Richard West: You must know a lot of the other collectors, is there much exchange of information, is it a fraternal grouping or not particularly?

Michael Wilson: After the last sale we have a party. Everyone who comes to London, the dealers, collectors, who run the auction galleries, everyone comes here and has a drink. It used to be - it isn't any more because we've gone to a higher level - but people used to go into my office and they'd borrow a knife and cut albums up and divide them up between dealers. So it used to be that wild and wooly but it's got a little more sophisticated. So I meet everyone who's fairly serious in the business, we all socialise, I'm happy to share any information with people and have always felt that people are fairly open with me.

Richard West: You're giving classes about the work, could you say a little about that?

Michael Wilson: I've done the course before at the University of California about three years ago. I had seventeen PhD students and three museum curators. I'm doing a similar thing with the Royal College of Art starting this February. We'll cover the history of photography from the beginning to the Second World War in ten weeks. Five of them are practicing photographers on their MA, the rest are art historians working at museums and auction houses.

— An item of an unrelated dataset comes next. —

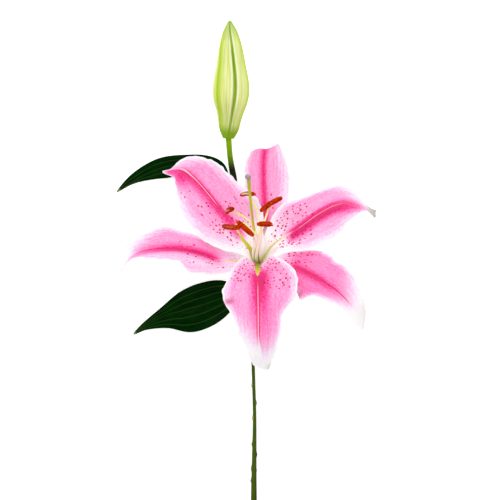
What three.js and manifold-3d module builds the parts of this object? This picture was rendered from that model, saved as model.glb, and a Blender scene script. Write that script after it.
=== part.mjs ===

Richard West: Could you say what you want people to take away from the experience of seeing these pictures?

Michael Wilson: I feel that there is a lot of theory and interpretation in art history classes but there is probably less of an appreciation for the aesthetic aspects of photography and looking at a photograph as an object. So I'm just trying to expose people to that idea and by going through the history of photography and looking at good examples people get an understanding of it, so when they get around to curating shows they will be more attuned to this aspect of things as well as the interpretative ones.